··· DATA TO PROCESS ···

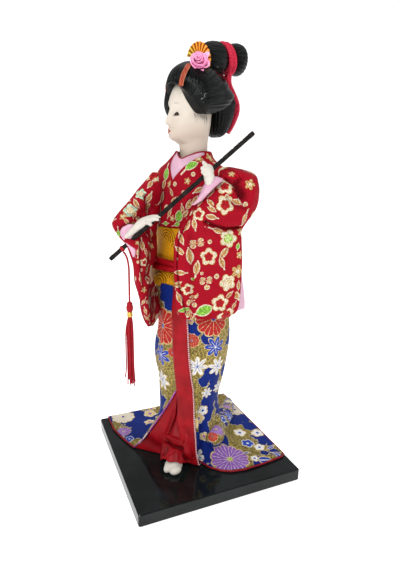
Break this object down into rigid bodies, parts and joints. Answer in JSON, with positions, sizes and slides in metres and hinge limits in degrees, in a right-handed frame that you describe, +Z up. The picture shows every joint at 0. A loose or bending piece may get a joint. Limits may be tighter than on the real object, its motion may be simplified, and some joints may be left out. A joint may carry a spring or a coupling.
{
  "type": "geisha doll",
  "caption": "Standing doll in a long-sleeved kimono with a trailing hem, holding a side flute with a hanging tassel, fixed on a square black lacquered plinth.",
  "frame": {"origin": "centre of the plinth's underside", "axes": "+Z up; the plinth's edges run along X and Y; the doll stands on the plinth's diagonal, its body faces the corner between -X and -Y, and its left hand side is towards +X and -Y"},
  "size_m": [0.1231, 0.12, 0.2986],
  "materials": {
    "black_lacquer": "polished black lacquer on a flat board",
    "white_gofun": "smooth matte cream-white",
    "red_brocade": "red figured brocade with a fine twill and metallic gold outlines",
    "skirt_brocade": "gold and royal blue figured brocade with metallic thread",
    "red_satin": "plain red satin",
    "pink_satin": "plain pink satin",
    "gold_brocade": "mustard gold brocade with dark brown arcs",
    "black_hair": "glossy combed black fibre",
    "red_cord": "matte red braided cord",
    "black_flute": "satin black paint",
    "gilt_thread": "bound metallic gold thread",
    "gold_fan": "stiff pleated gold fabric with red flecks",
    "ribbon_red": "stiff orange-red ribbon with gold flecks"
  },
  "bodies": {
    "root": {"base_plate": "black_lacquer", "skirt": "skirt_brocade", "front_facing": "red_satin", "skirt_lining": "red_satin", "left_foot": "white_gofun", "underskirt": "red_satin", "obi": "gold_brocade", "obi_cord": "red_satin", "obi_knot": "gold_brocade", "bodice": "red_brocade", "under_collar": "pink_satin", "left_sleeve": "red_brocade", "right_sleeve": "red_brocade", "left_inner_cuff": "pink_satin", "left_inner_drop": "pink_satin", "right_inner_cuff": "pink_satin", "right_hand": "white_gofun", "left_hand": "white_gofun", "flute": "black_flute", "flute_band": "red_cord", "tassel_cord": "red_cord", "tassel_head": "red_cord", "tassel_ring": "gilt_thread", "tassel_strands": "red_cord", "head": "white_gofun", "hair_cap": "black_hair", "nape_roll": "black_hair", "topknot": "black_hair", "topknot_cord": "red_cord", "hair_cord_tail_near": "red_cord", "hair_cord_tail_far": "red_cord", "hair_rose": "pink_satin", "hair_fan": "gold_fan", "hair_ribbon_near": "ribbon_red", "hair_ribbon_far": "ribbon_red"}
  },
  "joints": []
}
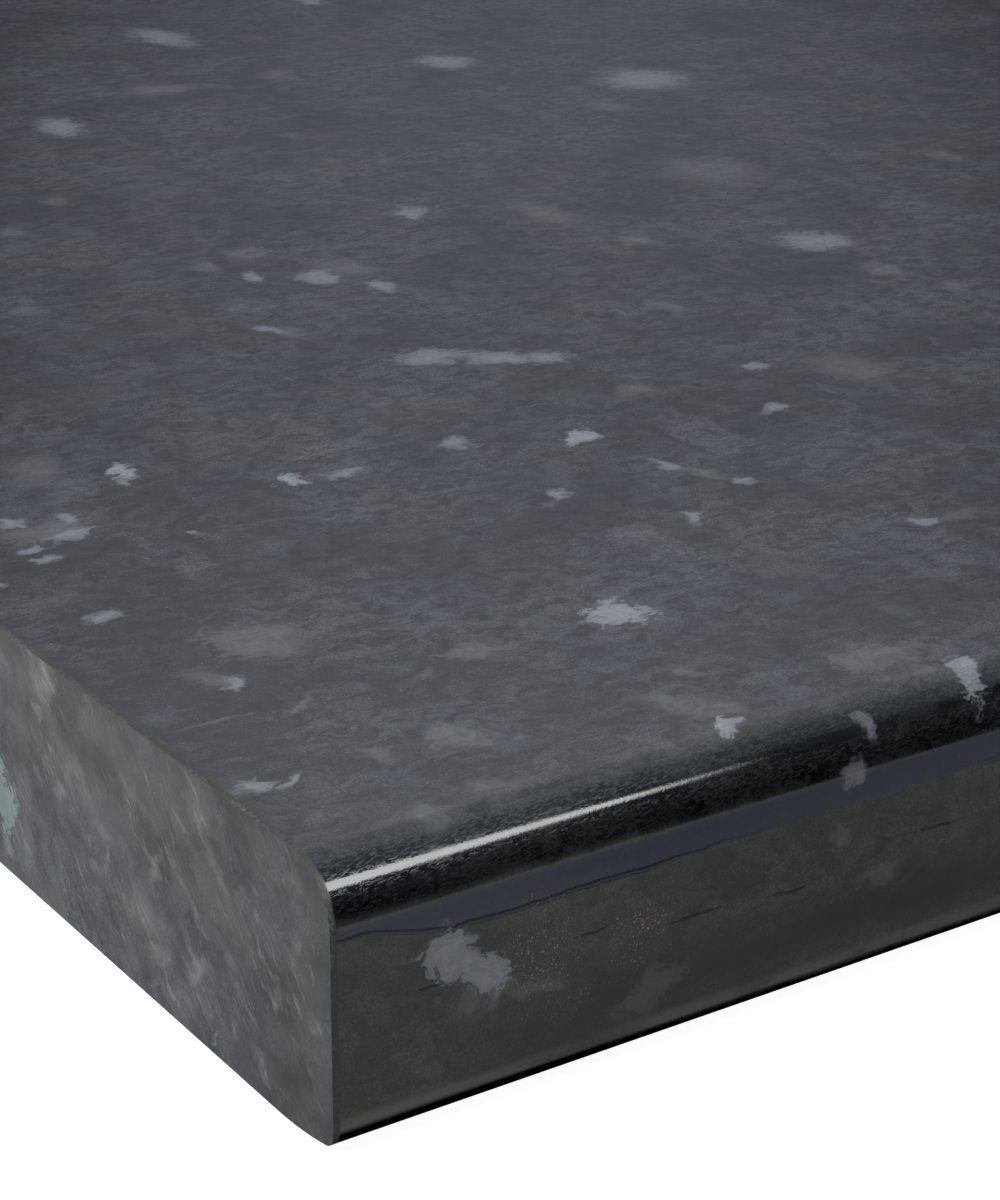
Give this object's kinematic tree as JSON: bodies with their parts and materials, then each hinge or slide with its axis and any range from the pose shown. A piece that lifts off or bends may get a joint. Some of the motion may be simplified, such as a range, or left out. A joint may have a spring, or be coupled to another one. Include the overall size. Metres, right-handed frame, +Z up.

···

Quote each line of the listing above exactly.

§ **FINISHED TASK**
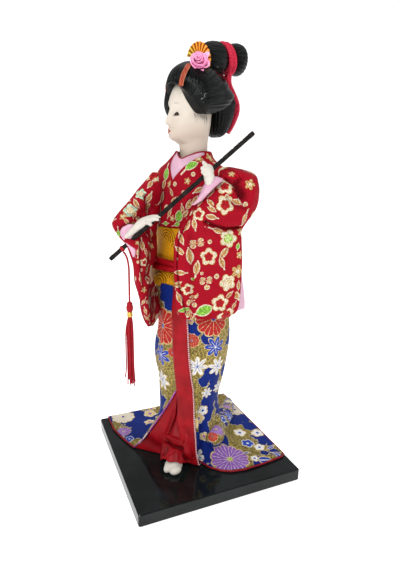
Break this object down into rigid bodies, parts and joints. Answer in JSON, with positions, sizes and slides in metres and hinge limits in degrees, in a right-handed frame that you describe, +Z up. The picture shows every joint at 0. A loose or bending piece may get a joint. Limits may be tighter than on the real object, its motion may be simplified, and some joints may be left out. A joint may carry a spring or a coupling.
{
  "type": "geisha doll",
  "caption": "Standing doll in a long-sleeved kimono with a trailing hem, holding a side flute with a hanging tassel, fixed on a square black lacquered plinth.",
  "frame": {"origin": "centre of the plinth's underside", "axes": "+Z up; the plinth's edges run along X and Y; the doll stands on the plinth's diagonal, its body faces the corner between -X and -Y, and its left hand side is towards +X and -Y"},
  "size_m": [0.1231, 0.12, 0.2986],
  "materials": {
    "black_lacquer": "polished black lacquer on a flat board",
    "white_gofun": "smooth matte cream-white",
    "red_brocade": "red figured brocade with a fine twill and metallic gold outlines",
    "skirt_brocade": "gold and royal blue figured brocade with metallic thread",
    "red_satin": "plain red satin",
    "pink_satin": "plain pink satin",
    "gold_brocade": "mustard gold brocade with dark brown arcs",
    "black_hair": "glossy combed black fibre",
    "red_cord": "matte red braided cord",
    "black_flute": "satin black paint",
    "gilt_thread": "bound metallic gold thread",
    "gold_fan": "stiff pleated gold fabric with red flecks",
    "ribbon_red": "stiff orange-red ribbon with gold flecks"
  },
  "bodies": {
    "root": {"base_plate": "black_lacquer", "skirt": "skirt_brocade", "front_facing": "red_satin", "skirt_lining": "red_satin", "left_foot": "white_gofun", "underskirt": "red_satin", "obi": "gold_brocade", "obi_cord": "red_satin", "obi_knot": "gold_brocade", "bodice": "red_brocade", "under_collar": "pink_satin", "left_sleeve": "red_brocade", "right_sleeve": "red_brocade", "left_inner_cuff": "pink_satin", "left_inner_drop": "pink_satin", "right_inner_cuff": "pink_satin", "right_hand": "white_gofun", "left_hand": "white_gofun", "flute": "black_flute", "flute_band": "red_cord", "tassel_cord": "red_cord", "tassel_head": "red_cord", "tassel_ring": "gilt_thread", "tassel_strands": "red_cord", "head": "white_gofun", "hair_cap": "black_hair", "nape_roll": "black_hair", "topknot": "black_hair", "topknot_cord": "red_cord", "hair_cord_tail_near": "red_cord", "hair_cord_tail_far": "red_cord", "hair_rose": "pink_satin", "hair_fan": "gold_fan", "hair_ribbon_near": "ribbon_red", "hair_ribbon_far": "ribbon_red"}
  },
  "joints": []
}
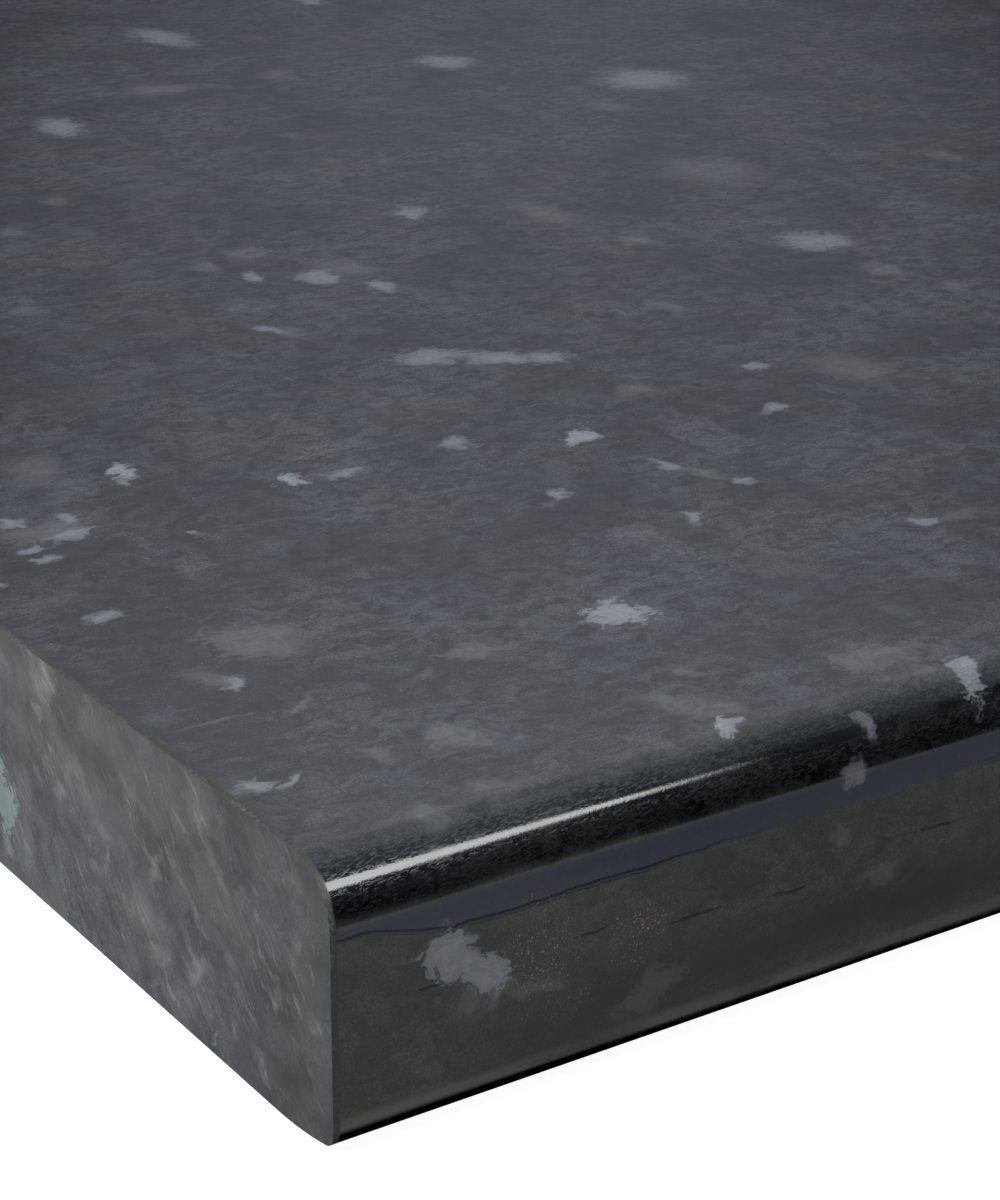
Give this object's kinematic tree as JSON: bodies with their parts and materials, then each hinge or slide with its axis and any range from the pose shown. A piece that lifts off or bends may get a joint. Some of the motion may be simplified, such as a range, or left out. A joint may have a spring, or be coupled to another one. Include the overall size. Metres, right-handed frame, +Z up.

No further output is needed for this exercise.